Path-Congestion-Aware Adaptive Routing With a Contention Prediction Scheme for Network-on-Chip Systems

Abstract

Network-on-chip systems can achieve higher performance than bus systems for chip multiprocessor systems. However, as the complexity of the network increases, the channel and switch congestion problems become major performance bottlenecks. An effective adaptive routing algorithm can help minimize path congestion through load balancing. However, conventional adaptive routing schemes only use channel-based information to detect the congestion status. Due to the lack of switch-based information, channel-based information is difficult to reveal the real congestion status along the routing path. Therefore, in this paper, we remodel the path congestion information to show hidden spatial congestion information and improve the effectiveness of routing path selection.

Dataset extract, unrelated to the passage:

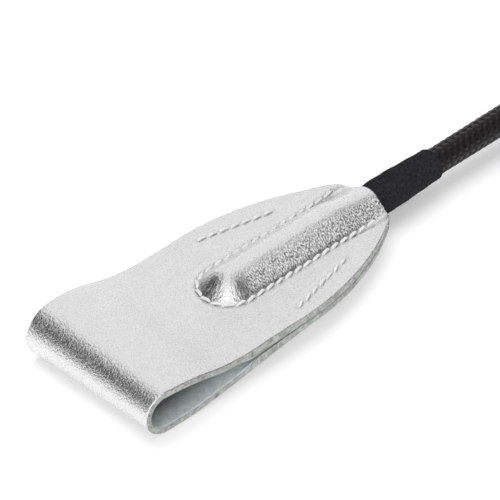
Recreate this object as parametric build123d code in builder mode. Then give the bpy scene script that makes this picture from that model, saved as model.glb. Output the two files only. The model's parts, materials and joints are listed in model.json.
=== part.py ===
from build123d import *
from math import asin, atan2, cos, degrees, hypot, radians, sin, sqrt
import os

# A riding crop: a braided shaft with a folded leather tongue at one end, and a leather grip,
# a metal butt cap and a wrist loop with a sliding keeper at the other.
# Millimetres. The crop lies on the ground, on its tongue's fold, its cap's rim and the far
# end of its wrist loop. The tongue points to -X and up is +Z. The origin is on the ground,
# under the middle of the whole crop.
# A station is a distance along the shaft's middle line, from the front of the tongue's fold.

# ---- Whole crop ----
crop_length = 600.0  # front of the fold to the end of the butt cap
snug = 0.05  # gap between pieces that are glued or pressed together

# ---- Shaft: fibreglass rod in a braided sleeve ----
shaft_tip = 44.0  # station of the shaft's end inside the tongue
shaft_tip_radius = 3.1
shaft_butt_radius = 4.9  # at the end inside the grip
braid = 0.9  # thickness of the braided sleeve

# ---- Tongue ----
tongue_length = 99.7
tongue_width = 44.0
fold_width = 42.0  # a little narrower at the fold
leather = 1.9
glue_line = 0.1  # between the two layers
fold_flare = 0.06  # slope of the sides at the fold
full_width = (28.0, 50.0)  # stations between which the tongue is full width
taper_shape = ((0.52, 0.77), (0.80, 0.40))  # shares of the way back, and of the width left
tail_round = 5.7  # length of the rounded tail
top_rise = 4.3  # how far the top layer arches up into the fold
top_bend_start = 36.0
top_steepness = 1.9  # 1 is a straight slope, 2 is two arcs with no straight between them
bottom_rise = 5.2
bottom_bend_start = 60.0
bottom_steepness = 1.3
glued_from = 50.0  # the layers part ahead of this station, outside the seam
flex_station = 33.0  # where the tongue flexes ahead of the stiff shaft
flex_radius = 4.5  # of the knuckle that stands for the flexing leather
flex_gap = 0.3

# ---- Thread ----
thread_width = 0.8
thread_height = 0.45
stitch_length = 2.6
stitch_pitch = 3.2
seam_clearance = 3.0  # from the whipping to the U-shaped seam round it
seam_end = 92.0
seam_margin = 2.5  # leather outside the seam at the tail
pocket_side = 1.15  # leather between the pocket's side and the seam's foot
side_seam_start = (54.0, 18.1)  # station and distance from the middle
side_seam_end = (76.2, 13.1)

# ---- Whipping round the tip ----
whipping_radius = 4.75
whipping_end_radius = 3.95
whipping_tail = 20.7  # length that shows behind the tongue
whipping_round = 1.1  # of its front edge, which stays ahead of the tip's round end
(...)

We propose a path-congestion-aware adaptive routing (PCAR) scheme based on the following techniques: 1) a path-congestion-aware selection strategy that simultaneously considers switch congestion and channel congestion, and 2) a contention prediction technique that uses the rate of change in the buffer level to predict possible switch contention. The experimental results show that the proposed PCAR scheme can achieve a high saturation throughput with an improvement of 15.4%-48.7% compared to existing routing schemes. The proposed PCAR method also includes a VLSI architecture, which has higher area efficiency with an improvement of 16%-35.7% compared with the other router designs.